[TO BE DONE]
Only the lines from the line that has "tail_pipe = bent_wall()" through the line that has "zip(*points))), Vector(map(max, zip(*points)))" should be reproduced, exactly and with both ends kept.
-- START STORED DATA --
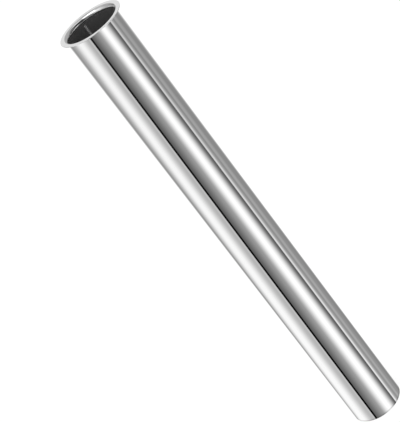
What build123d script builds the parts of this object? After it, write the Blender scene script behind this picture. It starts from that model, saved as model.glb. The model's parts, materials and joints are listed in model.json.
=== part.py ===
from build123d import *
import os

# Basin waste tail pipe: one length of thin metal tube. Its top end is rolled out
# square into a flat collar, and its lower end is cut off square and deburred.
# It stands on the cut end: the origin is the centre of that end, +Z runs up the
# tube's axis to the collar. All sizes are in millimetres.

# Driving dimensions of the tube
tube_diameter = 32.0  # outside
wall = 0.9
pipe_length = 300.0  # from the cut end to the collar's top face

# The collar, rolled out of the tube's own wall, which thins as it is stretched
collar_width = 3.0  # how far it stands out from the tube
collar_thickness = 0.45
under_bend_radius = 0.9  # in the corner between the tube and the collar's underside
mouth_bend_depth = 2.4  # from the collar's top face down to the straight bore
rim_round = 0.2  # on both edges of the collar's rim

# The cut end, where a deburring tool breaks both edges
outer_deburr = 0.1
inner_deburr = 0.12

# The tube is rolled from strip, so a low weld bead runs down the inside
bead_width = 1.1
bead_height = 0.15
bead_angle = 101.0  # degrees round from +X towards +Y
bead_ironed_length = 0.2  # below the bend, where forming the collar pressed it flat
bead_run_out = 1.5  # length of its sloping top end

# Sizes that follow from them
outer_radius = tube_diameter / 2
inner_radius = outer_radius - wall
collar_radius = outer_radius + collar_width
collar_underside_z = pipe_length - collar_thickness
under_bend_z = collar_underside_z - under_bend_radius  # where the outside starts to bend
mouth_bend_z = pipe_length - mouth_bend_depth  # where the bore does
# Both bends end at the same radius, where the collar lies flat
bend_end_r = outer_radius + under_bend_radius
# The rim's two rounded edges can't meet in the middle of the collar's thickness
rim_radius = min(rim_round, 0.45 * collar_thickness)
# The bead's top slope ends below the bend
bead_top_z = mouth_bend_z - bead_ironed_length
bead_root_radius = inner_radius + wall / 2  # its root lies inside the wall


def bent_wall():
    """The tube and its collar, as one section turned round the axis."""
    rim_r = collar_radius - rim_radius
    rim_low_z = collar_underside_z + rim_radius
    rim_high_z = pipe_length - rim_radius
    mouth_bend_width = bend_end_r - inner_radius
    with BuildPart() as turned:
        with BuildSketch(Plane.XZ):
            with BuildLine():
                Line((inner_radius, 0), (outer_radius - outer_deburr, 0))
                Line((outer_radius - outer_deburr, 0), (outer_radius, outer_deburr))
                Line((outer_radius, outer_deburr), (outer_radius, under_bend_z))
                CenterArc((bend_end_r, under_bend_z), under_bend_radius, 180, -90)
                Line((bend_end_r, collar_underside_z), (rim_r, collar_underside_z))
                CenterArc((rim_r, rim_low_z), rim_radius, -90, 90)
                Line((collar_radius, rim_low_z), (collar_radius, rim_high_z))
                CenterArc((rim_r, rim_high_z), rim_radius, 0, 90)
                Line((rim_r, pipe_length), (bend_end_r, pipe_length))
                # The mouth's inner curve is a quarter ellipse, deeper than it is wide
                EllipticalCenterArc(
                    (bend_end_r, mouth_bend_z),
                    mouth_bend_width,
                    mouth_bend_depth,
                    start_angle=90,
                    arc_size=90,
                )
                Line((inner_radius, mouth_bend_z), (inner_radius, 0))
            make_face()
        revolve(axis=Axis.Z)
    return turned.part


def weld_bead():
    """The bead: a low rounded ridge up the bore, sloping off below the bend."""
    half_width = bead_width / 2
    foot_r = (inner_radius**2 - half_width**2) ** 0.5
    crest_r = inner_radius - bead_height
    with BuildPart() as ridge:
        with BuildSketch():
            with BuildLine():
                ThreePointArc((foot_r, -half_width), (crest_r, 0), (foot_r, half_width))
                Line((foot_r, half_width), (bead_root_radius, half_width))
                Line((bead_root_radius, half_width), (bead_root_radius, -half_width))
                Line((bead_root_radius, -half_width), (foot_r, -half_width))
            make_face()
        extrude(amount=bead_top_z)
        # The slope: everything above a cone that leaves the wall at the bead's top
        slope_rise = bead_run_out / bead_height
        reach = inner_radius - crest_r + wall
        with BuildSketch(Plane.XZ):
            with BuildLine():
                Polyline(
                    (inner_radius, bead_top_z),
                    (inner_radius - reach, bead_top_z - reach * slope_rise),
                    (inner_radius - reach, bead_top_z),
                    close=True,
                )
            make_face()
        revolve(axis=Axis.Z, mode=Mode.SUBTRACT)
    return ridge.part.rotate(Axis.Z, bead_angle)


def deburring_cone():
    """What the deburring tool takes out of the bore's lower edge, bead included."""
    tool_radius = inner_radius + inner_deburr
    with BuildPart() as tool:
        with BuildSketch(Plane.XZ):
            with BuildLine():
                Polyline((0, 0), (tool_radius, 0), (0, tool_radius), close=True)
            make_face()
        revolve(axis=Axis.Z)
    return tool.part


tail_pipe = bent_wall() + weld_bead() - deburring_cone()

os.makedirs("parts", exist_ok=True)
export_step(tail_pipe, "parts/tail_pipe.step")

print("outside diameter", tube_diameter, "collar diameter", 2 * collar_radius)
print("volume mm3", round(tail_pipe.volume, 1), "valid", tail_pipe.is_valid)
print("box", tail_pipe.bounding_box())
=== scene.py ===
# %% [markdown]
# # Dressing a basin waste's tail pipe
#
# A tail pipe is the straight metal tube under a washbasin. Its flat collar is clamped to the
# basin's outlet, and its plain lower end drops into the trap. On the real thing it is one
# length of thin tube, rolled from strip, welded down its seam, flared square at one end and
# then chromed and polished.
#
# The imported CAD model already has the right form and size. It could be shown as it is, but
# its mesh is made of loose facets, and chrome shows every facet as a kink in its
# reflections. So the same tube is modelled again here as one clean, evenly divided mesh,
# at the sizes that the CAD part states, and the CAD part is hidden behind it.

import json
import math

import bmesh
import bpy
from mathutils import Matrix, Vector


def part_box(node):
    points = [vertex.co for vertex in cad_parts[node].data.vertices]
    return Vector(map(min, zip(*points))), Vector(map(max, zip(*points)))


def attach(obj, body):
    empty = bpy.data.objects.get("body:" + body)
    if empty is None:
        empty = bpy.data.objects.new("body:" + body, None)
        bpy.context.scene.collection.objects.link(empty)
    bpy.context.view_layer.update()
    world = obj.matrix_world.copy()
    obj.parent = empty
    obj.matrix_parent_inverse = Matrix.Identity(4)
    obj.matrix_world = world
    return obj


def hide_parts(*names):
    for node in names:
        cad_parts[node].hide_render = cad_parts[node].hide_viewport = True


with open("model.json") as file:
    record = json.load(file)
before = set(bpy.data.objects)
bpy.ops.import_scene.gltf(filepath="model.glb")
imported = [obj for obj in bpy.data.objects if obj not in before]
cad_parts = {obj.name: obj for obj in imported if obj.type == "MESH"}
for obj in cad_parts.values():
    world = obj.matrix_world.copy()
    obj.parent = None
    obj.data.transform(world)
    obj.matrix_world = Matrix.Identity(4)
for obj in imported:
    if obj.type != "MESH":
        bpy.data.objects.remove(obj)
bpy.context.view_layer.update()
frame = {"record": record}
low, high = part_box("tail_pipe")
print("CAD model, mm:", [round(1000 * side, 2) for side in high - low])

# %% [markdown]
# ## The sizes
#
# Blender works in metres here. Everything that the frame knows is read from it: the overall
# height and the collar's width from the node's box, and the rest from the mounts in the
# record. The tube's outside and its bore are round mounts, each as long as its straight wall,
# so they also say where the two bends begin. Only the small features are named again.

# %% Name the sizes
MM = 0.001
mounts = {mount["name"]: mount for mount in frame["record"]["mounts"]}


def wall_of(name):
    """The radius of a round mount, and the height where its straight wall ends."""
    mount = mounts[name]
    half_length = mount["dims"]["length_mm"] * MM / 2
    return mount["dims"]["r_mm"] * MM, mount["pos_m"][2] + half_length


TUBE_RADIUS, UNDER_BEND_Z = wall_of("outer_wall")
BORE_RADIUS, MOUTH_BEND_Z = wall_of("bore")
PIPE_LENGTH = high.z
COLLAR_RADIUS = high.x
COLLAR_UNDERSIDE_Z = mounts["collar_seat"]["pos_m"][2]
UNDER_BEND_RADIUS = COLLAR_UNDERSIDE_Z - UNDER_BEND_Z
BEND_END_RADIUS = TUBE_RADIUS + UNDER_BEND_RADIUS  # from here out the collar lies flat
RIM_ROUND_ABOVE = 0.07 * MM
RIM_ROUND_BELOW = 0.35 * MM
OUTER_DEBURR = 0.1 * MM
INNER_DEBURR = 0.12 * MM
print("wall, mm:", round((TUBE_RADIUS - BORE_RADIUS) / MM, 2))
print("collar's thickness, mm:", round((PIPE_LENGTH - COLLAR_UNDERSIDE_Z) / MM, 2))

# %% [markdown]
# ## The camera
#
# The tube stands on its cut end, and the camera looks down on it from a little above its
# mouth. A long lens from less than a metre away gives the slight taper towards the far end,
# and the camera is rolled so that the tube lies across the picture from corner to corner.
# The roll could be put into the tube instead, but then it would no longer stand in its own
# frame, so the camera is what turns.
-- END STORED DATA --
[COMPLETED EXERCISE]
tail_pipe = bent_wall() + weld_bead() - deburring_cone()

os.makedirs("parts", exist_ok=True)
export_step(tail_pipe, "parts/tail_pipe.step")

print("outside diameter", tube_diameter, "collar diameter", 2 * collar_radius)
print("volume mm3", round(tail_pipe.volume, 1), "valid", tail_pipe.is_valid)
print("box", tail_pipe.bounding_box())
=== scene.py ===
# %% [markdown]
# # Dressing a basin waste's tail pipe
#
# A tail pipe is the straight metal tube under a washbasin. Its flat collar is clamped to the
# basin's outlet, and its plain lower end drops into the trap. On the real thing it is one
# length of thin tube, rolled from strip, welded down its seam, flared square at one end and
# then chromed and polished.
#
# The imported CAD model already has the right form and size. It could be shown as it is, but
# its mesh is made of loose facets, and chrome shows every facet as a kink in its
# reflections. So the same tube is modelled again here as one clean, evenly divided mesh,
# at the sizes that the CAD part states, and the CAD part is hidden behind it.

import json
import math

import bmesh
import bpy
from mathutils import Matrix, Vector


def part_box(node):
    points = [vertex.co for vertex in cad_parts[node].data.vertices]
    return Vector(map(min, zip(*points))), Vector(map(max, zip(*points)))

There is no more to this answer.